→ Direction:
From the data that follows, print exactly the lines starting at the one containing "points = [vertex.co" and ending at the one containing "camera_data.shift_x = -0.0425"; include both of them and nothing more.

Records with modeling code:

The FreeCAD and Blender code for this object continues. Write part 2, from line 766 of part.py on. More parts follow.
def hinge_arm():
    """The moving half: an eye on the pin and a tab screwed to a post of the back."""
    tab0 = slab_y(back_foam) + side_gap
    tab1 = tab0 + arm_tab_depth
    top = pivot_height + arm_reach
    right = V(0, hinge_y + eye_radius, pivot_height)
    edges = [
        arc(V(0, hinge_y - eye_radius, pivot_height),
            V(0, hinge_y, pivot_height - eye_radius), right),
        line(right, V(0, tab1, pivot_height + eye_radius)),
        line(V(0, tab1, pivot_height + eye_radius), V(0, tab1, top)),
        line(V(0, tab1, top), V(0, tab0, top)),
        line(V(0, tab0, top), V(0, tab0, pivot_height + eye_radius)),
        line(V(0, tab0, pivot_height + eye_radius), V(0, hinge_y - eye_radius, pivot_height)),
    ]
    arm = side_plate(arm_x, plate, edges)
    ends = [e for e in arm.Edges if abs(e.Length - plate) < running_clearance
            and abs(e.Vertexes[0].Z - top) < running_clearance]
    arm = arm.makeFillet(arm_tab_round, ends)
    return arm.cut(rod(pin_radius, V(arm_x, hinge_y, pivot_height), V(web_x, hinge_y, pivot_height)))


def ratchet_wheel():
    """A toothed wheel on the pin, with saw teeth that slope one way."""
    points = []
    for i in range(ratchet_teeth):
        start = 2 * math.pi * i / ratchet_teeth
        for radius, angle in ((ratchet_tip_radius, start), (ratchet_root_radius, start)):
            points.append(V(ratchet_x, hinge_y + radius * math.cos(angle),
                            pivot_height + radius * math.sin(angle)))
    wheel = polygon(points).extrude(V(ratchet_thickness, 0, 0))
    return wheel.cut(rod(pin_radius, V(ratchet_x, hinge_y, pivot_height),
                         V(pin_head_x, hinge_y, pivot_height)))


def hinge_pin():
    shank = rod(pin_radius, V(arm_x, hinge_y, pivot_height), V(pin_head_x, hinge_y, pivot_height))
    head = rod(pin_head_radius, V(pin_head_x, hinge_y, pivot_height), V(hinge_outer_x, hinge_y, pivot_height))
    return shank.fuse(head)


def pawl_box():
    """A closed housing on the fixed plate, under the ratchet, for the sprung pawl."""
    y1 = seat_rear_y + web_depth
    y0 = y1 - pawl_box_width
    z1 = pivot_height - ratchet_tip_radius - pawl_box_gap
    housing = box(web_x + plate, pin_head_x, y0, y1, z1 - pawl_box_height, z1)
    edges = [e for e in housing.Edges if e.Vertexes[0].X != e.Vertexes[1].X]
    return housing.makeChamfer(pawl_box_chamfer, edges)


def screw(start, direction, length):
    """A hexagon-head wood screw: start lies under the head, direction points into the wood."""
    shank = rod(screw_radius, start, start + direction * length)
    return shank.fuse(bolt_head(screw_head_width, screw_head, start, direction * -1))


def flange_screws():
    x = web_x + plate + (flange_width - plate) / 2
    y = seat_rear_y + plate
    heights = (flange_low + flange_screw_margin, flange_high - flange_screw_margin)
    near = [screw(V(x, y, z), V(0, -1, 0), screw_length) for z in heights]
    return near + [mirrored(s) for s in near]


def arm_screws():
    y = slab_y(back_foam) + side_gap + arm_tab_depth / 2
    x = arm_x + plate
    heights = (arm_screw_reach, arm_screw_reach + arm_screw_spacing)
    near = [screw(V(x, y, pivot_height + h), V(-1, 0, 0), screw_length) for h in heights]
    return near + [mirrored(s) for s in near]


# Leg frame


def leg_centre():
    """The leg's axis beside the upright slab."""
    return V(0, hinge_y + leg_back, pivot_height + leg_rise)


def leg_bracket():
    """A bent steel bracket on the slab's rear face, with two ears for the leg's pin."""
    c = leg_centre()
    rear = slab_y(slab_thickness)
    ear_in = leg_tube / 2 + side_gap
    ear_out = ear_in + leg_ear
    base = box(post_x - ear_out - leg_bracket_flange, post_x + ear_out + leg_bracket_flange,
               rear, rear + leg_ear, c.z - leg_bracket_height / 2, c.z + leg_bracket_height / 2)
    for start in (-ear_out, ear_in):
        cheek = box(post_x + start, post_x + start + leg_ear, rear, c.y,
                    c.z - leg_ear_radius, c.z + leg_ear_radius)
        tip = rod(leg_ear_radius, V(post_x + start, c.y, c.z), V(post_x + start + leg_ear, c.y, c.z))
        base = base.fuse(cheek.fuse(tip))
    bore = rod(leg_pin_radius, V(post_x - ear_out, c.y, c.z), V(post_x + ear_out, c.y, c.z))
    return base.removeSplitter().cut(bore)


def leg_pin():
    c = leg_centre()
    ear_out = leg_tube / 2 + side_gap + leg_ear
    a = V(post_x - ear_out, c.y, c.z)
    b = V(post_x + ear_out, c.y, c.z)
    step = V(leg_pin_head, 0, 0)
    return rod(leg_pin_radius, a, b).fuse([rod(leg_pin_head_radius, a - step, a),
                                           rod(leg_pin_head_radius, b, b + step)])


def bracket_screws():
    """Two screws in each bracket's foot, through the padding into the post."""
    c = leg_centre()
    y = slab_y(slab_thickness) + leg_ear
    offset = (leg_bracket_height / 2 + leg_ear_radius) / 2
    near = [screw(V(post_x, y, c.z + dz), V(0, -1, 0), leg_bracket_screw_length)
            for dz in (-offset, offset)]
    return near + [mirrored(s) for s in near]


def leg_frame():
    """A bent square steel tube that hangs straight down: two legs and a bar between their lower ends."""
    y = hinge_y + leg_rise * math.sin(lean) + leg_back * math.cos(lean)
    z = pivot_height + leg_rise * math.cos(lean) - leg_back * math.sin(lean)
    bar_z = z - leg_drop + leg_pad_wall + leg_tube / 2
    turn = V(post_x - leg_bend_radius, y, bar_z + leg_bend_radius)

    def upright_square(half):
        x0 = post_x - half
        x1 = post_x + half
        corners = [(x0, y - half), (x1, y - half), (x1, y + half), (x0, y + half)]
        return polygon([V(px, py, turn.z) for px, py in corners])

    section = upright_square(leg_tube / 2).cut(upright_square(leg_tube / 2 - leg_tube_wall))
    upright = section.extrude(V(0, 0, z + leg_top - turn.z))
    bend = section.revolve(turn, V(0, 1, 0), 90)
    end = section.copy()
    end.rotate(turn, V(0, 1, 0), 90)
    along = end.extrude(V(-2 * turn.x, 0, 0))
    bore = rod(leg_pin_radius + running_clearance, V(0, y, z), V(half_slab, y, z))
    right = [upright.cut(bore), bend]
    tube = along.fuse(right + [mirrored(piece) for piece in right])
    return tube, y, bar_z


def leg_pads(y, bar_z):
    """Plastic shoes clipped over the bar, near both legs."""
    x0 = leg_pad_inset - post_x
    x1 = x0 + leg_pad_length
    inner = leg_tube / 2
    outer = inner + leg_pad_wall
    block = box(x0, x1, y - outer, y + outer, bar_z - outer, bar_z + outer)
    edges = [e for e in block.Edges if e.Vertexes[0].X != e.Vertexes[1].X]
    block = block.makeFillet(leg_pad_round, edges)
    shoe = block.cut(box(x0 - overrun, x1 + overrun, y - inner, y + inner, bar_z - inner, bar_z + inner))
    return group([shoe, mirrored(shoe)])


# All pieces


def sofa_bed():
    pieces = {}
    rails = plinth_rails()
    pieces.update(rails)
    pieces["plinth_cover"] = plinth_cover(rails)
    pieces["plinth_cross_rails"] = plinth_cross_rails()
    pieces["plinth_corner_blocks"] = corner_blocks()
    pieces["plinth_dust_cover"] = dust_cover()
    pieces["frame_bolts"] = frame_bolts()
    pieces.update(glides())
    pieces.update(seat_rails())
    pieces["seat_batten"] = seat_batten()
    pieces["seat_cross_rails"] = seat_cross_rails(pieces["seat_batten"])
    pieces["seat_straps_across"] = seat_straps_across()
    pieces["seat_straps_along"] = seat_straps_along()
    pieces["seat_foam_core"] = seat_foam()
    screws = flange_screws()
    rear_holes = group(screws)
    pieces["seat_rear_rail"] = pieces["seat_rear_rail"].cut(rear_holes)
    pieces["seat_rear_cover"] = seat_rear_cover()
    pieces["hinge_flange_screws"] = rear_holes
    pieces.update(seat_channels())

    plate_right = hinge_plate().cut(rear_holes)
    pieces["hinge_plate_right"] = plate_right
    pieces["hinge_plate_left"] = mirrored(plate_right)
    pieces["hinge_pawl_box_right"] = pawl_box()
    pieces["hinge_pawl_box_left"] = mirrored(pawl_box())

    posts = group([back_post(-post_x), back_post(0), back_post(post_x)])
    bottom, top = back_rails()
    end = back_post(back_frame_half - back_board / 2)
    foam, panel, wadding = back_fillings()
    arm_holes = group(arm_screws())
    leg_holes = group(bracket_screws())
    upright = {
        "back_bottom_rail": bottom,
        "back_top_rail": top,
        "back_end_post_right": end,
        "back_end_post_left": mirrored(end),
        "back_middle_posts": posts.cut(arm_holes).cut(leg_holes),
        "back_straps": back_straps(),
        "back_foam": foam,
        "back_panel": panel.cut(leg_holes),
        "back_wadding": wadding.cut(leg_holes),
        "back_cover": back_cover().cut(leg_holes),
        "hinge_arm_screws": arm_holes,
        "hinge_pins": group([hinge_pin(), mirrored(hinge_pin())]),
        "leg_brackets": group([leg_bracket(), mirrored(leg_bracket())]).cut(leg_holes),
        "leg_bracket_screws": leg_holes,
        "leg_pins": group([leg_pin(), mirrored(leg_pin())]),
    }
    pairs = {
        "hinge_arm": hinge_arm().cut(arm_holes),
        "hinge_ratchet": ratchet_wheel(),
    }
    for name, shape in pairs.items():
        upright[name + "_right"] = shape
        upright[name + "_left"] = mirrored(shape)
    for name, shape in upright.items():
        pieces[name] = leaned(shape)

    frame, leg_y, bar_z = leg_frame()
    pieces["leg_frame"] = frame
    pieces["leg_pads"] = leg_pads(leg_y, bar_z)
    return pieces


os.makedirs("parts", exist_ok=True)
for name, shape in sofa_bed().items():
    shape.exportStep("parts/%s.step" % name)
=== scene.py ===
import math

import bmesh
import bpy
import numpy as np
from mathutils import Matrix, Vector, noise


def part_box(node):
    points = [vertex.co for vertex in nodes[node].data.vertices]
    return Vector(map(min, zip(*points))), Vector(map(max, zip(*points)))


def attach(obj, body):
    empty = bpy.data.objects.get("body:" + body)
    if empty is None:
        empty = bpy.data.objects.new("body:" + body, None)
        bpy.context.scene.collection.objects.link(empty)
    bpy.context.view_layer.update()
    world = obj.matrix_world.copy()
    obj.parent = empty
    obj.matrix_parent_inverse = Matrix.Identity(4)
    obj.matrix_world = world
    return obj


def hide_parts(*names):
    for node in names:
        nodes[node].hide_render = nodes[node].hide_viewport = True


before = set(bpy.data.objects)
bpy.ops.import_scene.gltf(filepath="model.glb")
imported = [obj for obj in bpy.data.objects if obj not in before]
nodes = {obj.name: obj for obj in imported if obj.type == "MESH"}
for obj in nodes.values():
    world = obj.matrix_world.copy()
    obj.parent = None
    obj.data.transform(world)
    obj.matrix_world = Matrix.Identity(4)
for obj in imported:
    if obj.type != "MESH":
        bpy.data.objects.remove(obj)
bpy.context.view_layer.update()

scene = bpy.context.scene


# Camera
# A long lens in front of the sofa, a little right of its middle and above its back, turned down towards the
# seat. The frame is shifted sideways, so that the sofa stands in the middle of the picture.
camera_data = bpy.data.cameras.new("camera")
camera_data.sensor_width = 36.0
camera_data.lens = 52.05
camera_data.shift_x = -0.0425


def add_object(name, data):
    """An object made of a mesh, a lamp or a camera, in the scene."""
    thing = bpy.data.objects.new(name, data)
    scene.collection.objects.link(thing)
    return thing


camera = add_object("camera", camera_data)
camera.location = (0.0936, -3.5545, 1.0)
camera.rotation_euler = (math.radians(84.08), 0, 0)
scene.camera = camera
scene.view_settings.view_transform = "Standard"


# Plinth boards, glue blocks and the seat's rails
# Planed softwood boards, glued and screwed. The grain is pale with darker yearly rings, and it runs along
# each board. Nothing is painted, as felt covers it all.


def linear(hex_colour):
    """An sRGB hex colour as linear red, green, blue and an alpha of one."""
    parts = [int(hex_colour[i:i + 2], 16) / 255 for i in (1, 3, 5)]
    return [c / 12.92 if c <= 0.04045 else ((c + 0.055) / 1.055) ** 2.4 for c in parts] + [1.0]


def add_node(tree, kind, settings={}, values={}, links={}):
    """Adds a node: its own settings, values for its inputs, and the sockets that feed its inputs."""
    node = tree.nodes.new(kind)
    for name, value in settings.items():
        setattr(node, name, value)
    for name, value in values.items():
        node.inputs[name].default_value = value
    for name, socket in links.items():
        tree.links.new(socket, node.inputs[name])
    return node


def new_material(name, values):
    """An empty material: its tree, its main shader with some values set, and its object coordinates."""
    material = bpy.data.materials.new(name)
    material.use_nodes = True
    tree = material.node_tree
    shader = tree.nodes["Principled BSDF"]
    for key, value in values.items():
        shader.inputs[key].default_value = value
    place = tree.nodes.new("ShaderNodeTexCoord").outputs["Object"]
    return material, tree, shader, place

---

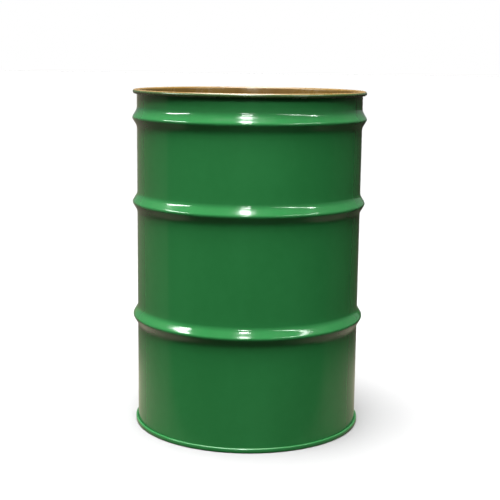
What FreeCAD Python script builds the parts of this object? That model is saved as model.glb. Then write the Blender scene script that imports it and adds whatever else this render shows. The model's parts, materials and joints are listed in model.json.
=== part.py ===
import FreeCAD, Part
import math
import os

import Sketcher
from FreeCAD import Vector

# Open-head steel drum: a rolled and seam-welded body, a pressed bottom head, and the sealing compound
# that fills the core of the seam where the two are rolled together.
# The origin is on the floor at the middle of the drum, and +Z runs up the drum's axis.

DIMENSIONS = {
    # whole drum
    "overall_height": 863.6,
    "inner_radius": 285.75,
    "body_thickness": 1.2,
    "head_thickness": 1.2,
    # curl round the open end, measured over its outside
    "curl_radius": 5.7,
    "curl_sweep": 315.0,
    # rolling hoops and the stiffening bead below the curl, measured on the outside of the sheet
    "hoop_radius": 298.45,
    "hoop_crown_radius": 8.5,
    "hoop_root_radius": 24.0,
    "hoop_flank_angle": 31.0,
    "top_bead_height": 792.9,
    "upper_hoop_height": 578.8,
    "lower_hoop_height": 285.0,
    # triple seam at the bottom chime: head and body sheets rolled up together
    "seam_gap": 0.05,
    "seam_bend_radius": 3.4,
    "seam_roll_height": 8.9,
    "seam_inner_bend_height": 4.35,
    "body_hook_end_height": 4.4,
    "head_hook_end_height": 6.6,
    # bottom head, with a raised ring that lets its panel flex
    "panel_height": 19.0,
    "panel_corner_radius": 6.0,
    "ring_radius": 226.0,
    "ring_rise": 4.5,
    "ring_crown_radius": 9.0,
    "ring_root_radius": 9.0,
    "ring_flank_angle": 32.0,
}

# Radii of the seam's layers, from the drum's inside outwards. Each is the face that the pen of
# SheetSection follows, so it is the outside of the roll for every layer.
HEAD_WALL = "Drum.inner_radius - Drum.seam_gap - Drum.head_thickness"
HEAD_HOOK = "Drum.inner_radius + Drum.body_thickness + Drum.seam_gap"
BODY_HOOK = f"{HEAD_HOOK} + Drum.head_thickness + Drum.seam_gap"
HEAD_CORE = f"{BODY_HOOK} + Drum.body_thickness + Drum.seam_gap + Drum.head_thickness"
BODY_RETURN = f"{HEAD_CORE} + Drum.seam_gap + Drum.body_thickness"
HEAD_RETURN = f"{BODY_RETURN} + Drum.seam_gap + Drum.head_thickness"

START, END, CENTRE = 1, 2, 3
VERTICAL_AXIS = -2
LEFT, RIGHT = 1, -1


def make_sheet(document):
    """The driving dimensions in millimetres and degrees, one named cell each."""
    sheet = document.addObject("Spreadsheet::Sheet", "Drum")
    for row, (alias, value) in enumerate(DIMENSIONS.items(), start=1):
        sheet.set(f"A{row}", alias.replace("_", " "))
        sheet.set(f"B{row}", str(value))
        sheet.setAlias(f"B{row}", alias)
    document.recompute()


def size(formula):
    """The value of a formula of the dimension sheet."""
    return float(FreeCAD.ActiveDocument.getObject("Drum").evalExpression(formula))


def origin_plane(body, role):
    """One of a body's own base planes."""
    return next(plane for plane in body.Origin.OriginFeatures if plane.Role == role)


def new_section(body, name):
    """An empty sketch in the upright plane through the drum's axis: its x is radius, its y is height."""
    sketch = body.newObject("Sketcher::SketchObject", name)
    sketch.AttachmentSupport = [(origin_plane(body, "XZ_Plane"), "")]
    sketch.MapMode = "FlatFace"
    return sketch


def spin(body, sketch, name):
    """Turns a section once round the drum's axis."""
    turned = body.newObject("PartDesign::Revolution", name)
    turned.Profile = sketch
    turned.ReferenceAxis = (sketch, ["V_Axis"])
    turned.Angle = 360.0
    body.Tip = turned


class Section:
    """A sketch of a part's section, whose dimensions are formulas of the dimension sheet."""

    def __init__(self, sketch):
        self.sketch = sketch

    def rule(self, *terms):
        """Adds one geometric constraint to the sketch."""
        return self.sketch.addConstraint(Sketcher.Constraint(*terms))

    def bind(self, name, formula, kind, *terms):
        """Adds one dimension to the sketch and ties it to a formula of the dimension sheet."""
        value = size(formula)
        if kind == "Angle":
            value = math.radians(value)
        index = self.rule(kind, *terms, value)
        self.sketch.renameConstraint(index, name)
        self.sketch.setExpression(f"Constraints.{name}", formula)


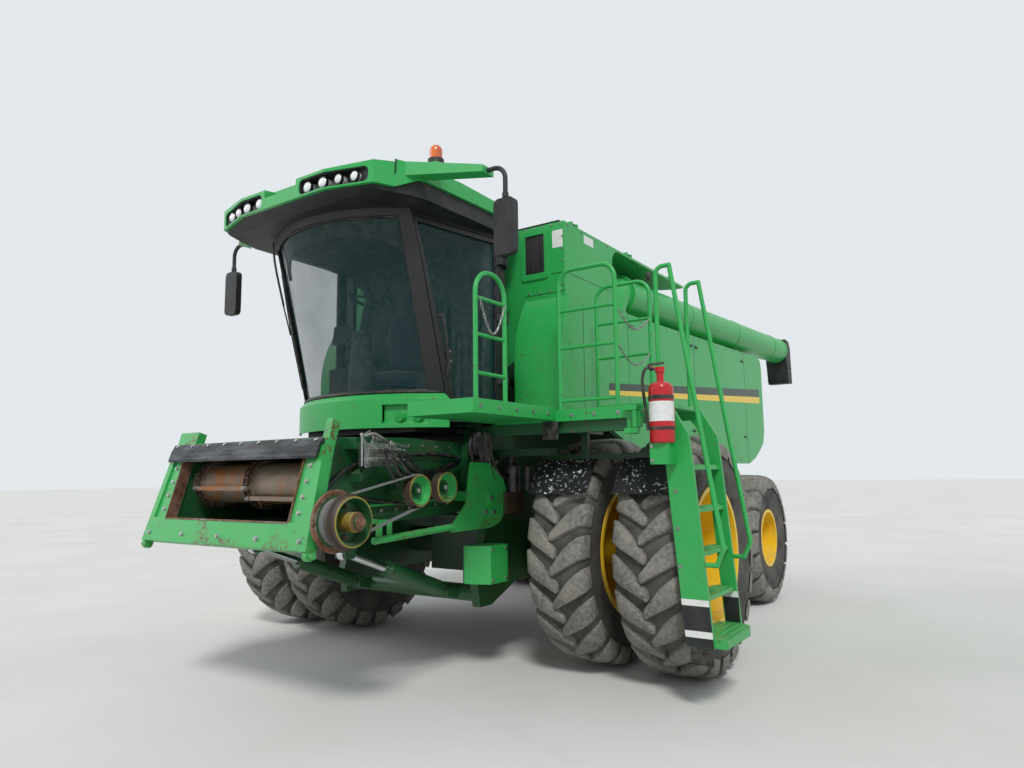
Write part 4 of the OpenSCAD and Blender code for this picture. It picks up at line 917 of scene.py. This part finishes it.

* * *

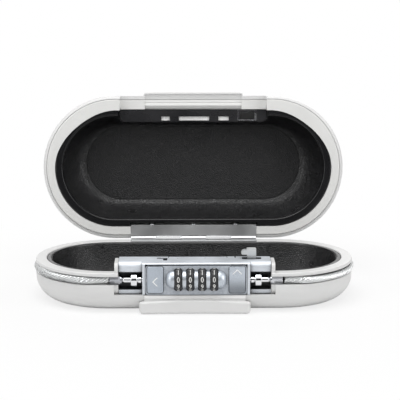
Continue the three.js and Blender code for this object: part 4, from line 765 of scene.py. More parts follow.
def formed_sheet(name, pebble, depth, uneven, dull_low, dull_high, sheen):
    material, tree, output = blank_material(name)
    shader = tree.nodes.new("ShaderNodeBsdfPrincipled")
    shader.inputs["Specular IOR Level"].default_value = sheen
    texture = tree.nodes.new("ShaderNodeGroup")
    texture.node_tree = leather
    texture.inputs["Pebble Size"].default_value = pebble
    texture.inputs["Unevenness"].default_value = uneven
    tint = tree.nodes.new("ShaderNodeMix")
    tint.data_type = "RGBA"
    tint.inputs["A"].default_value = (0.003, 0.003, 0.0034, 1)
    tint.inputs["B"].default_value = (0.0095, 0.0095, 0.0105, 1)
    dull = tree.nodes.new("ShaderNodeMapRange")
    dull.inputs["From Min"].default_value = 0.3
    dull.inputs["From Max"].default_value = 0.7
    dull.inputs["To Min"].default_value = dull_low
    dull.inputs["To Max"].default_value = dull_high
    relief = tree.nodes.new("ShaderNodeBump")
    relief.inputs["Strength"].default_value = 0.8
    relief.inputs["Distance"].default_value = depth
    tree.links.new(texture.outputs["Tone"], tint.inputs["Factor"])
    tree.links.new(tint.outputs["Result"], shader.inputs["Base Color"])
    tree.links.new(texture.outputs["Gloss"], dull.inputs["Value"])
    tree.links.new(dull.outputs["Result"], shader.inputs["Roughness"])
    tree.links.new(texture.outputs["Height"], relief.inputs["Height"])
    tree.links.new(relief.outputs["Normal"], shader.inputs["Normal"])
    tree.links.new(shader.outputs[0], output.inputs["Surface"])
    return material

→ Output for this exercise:
    points = [vertex.co for vertex in nodes[node].data.vertices]
    return Vector(map(min, zip(*points))), Vector(map(max, zip(*points)))


def attach(obj, body):
    empty = bpy.data.objects.get("body:" + body)
    if empty is None:
        empty = bpy.data.objects.new("body:" + body, None)
        bpy.context.scene.collection.objects.link(empty)
    bpy.context.view_layer.update()
    world = obj.matrix_world.copy()
    obj.parent = empty
    obj.matrix_parent_inverse = Matrix.Identity(4)
    obj.matrix_world = world
    return obj


def hide_parts(*names):
    for node in names:
        nodes[node].hide_render = nodes[node].hide_viewport = True


before = set(bpy.data.objects)
bpy.ops.import_scene.gltf(filepath="model.glb")
imported = [obj for obj in bpy.data.objects if obj not in before]
nodes = {obj.name: obj for obj in imported if obj.type == "MESH"}
for obj in nodes.values():
    world = obj.matrix_world.copy()
    obj.parent = None
    obj.data.transform(world)
    obj.matrix_world = Matrix.Identity(4)
for obj in imported:
    if obj.type != "MESH":
        bpy.data.objects.remove(obj)
bpy.context.view_layer.update()

scene = bpy.context.scene


# Camera
# A long lens in front of the sofa, a little right of its middle and above its back, turned down towards the
# seat. The frame is shifted sideways, so that the sofa stands in the middle of the picture.
camera_data = bpy.data.cameras.new("camera")
camera_data.sensor_width = 36.0
camera_data.lens = 52.05
camera_data.shift_x = -0.0425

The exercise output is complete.